Of course Randism would appeal to young men -- well, boys -- eager to swallow life whole and be recognized for the brilliant leaders and thinkers they really are behind that mask of pimply nerdom.

You can see why this Nietzschean version of economic history would appeal to the young and striving -- and no society that wants to thrive from generation to generation can survive without such youngbloods. It was only natural that so heroic a myth would appeal to spirited young Americans of imagination and ambition.
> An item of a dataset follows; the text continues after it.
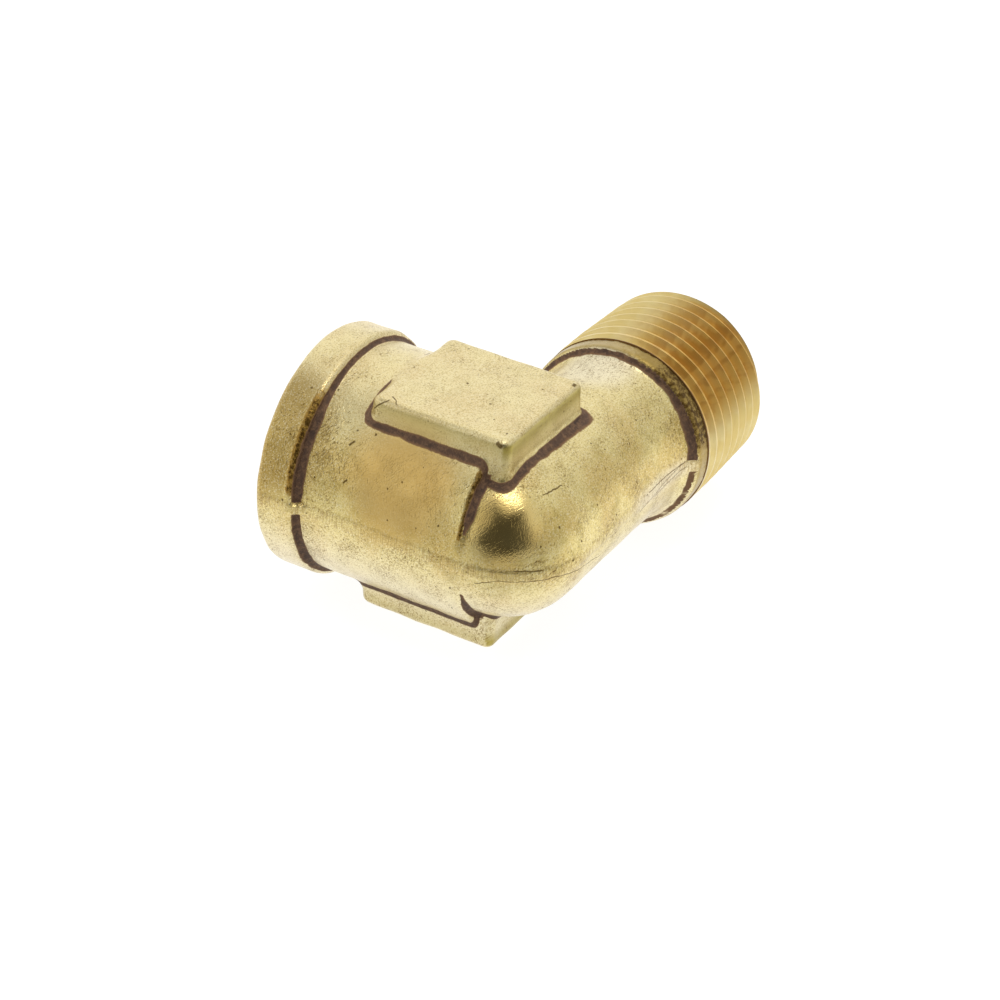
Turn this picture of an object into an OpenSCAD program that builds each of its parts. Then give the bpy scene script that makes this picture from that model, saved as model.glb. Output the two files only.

Like a young man named Paul Ryan, who is about to be nominated for vice president of the United States.

Here is Congressman Ryan speaking to the Atlas Society, the official name of the Ayn Rand fan club, back in 2005: "I grew up reading Ayn Rand and it taught me quite a bit about who I am and what my value systems are and what my beliefs are. It's inspired me so much that it's required reading in my office for all my interns and my staff." And what's more, "the reason I got involved in public service, by and large, if I had to credit one thinker, one person, it would be Ayn Rand. And the fight we are in here, make no mistake about it, is a fight of individualism versus collectivism."

Hear, hear, cheers and applause, alarums and excursions and all that. It's hard to imagine words from a young congressman more likely to get Ayn Rand fans, rugged individuals all, on their feet and expressing their approval in unison, their enthusiasm as well orchestrated as a Red Army chorus. Everyman a John Galt!

It would take a more thoughtful, or at least more experienced, conservative like Whittaker Chambers to get Ayn Rand's number. "Randian man," he once noted, "like Marxian man, is made the center of a godless world." Mr. Chambers was living proof that ex-Communists make the best conservatives. They've been through that hell and they haven't come back with empty hands, but bearing hard-earned lessons, among them a very old one: Except the Lord build the house, they labour in vain that build it. Godless capitalism, if turns out, can be as ruthless as godless communism.

One can understand Miss Rand's appeal to the young, and may it never diminish, but it's hard to understand why adults should think she was any better a thinker than she was a writer. As the critic Granville Hicks said of her second novel/manifesto, it had "only two moods, the melodramatic and the didactic, and in both it knows no bounds."

If you're not an Ayn Rand fan at 21, you have no youthful spirit. If you're still a fan at 42, you have no common sense. Paul Ryan, no longer a young firebrand but a husband, father, and family man (and good Catholic), stopped taking Miss Rand's libertarian ideology straight some time ago. Which means he passes both tests. That is, he's perfectly normal.